DIRECTIONS » Print all the data, keeping every line exactly as it is.

::::

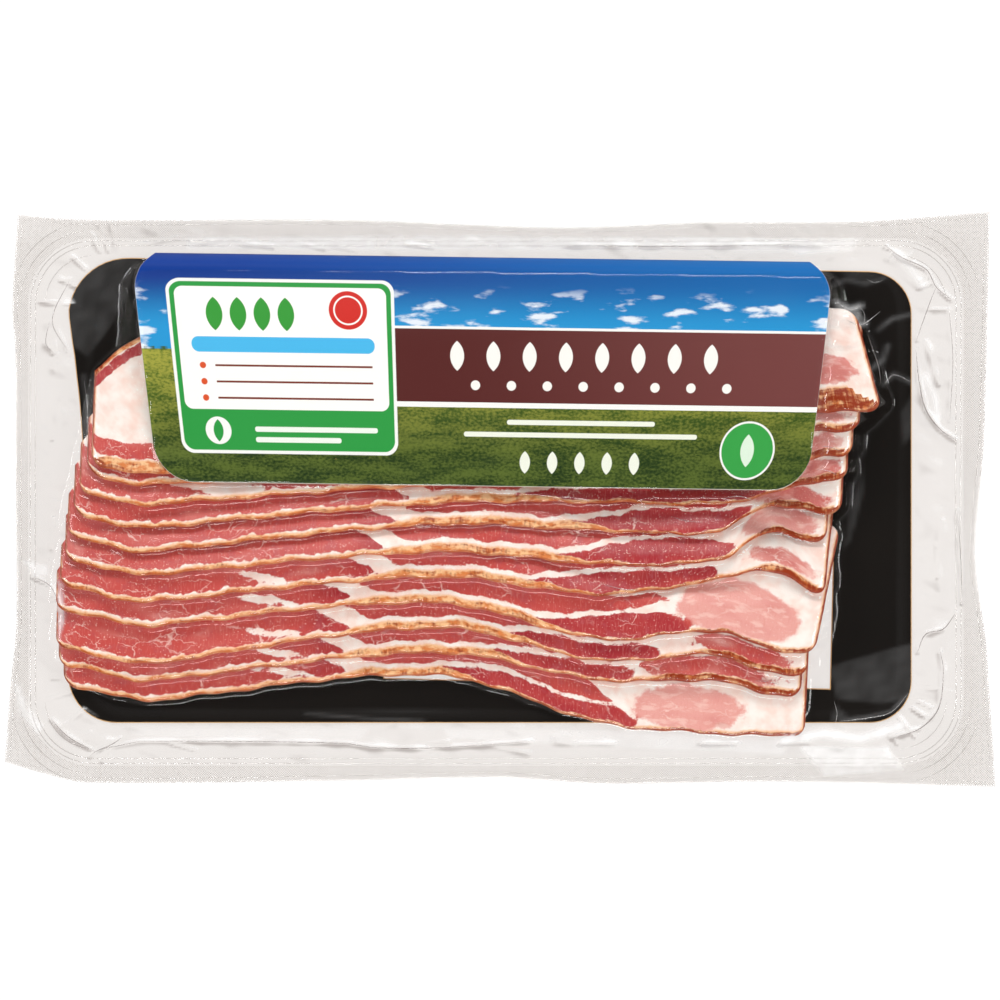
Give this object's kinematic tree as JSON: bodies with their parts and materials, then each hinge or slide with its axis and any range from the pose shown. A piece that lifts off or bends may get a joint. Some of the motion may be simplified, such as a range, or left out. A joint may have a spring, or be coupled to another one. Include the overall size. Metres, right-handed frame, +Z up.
{
  "type": "bacon pack",
  "caption": "Clear vacuum-sealed pack of shingled bacon slices on a black card board, with a printed label flap folded over the slices.",
  "frame": {"origin": "middle of the pack's outline in plan, at the height of the flat base that lies on the table", "axes": "+X along the slices, to the right when the label is read, +Y across them towards the label's fold, +Z up out of the shown side"},
  "size_m": [0.3062, 0.1776, 0.0214],
  "materials": {
    "clear_film": "clear laminated film, glossy, knurled where it is sealed",
    "board_card": "black coated card, satin",
    "label_card": "printed coated card, glossy under the film",
    "bacon": "smoked pork belly, moist, with marbled lean, white fat and a browned rim"
  },
  "bodies": {
    "root": {"sealed_pack": "clear_film"}
  },
  "joints": []
}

::::

ANSWER TO THIS TASK »
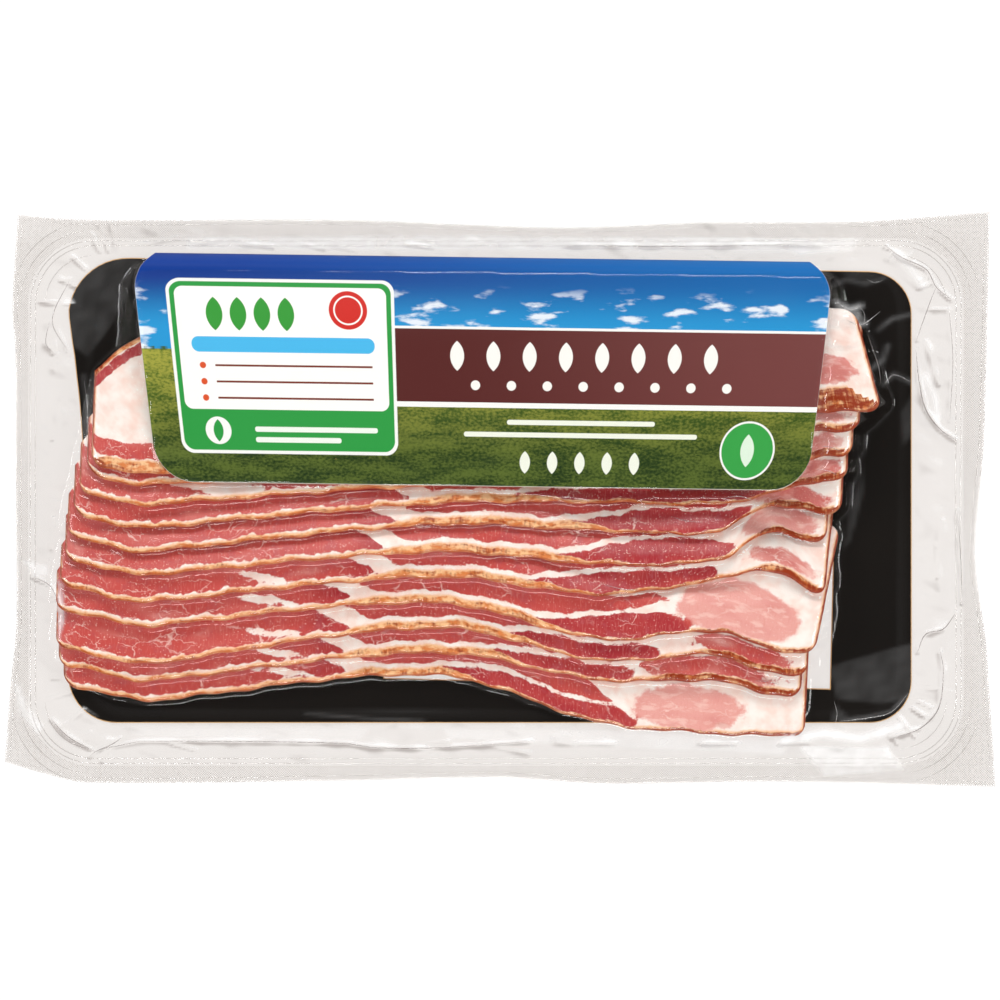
Give this object's kinematic tree as JSON: bodies with their parts and materials, then each hinge or slide with its axis and any range from the pose shown. A piece that lifts off or bends may get a joint. Some of the motion may be simplified, such as a range, or left out. A joint may have a spring, or be coupled to another one. Include the overall size. Metres, right-handed frame, +Z up.
{
  "type": "bacon pack",
  "caption": "Clear vacuum-sealed pack of shingled bacon slices on a black card board, with a printed label flap folded over the slices.",
  "frame": {"origin": "middle of the pack's outline in plan, at the height of the flat base that lies on the table", "axes": "+X along the slices, to the right when the label is read, +Y across them towards the label's fold, +Z up out of the shown side"},
  "size_m": [0.3062, 0.1776, 0.0214],
  "materials": {
    "clear_film": "clear laminated film, glossy, knurled where it is sealed",
    "board_card": "black coated card, satin",
    "label_card": "printed coated card, glossy under the film",
    "bacon": "smoked pork belly, moist, with marbled lean, white fat and a browned rim"
  },
  "bodies": {
    "root": {"sealed_pack": "clear_film"}
  },
  "joints": []
}